Why should there be subjectivity in a definition? I’m reminded of a Scientific American article on the new objective definition of a planet. Art may not be science, but it seems a definition that is entirely dependent on the observer is not particularly useful. Unless art is no longer a noun and is now an adjective.
i told you not my words couldnt hold up to scrutiny. i honestly think that there is no perfect definition of art, just a few vague ones that are more or less useful.

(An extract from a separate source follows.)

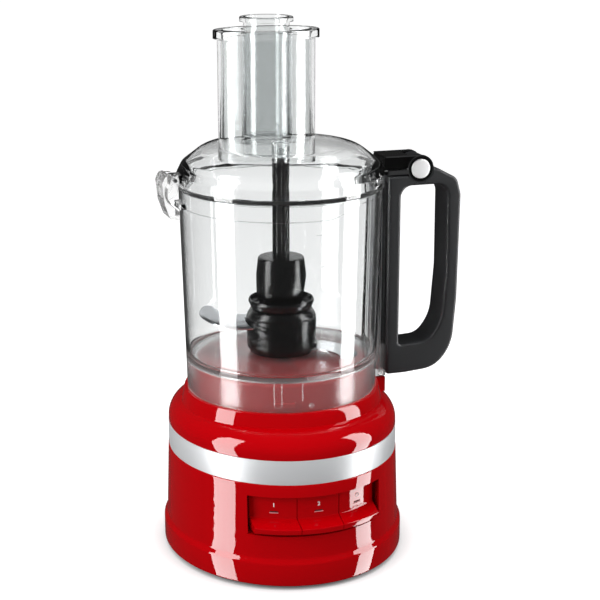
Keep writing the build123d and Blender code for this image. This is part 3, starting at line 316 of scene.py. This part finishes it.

I actually don’t define art in terms of emotional response. I believe the phrase I used in the book is that "art is entertainment where the communicative element is either novel or well-done." This fits into a broader conception of all art as being about communication, of course.An essay I have on my site on the subject: http://www.raphkoster.com/gaming/caseforart.shtml
Well, I do apologize for my misinterpretation of the meaning of art in your book, Raph, and I thank you for replying to my blog. But isn’t the idea of communication based on the fact that an artist is trying to convey a message to the masses? You can’t communicate without saying something. I guess it doesn’t have to evoke an emotional response, but it has to make the person respond in some way. It just seems to me that the higher forms of art make you respond with general types of emotion, like the pity and sorrow you got from Shakespeare’s Romeo and Juliet. Maybe I read a little too much into it. But, if anyone proves me wrong, I’m glad it was you. Also, the link to your article shows no content.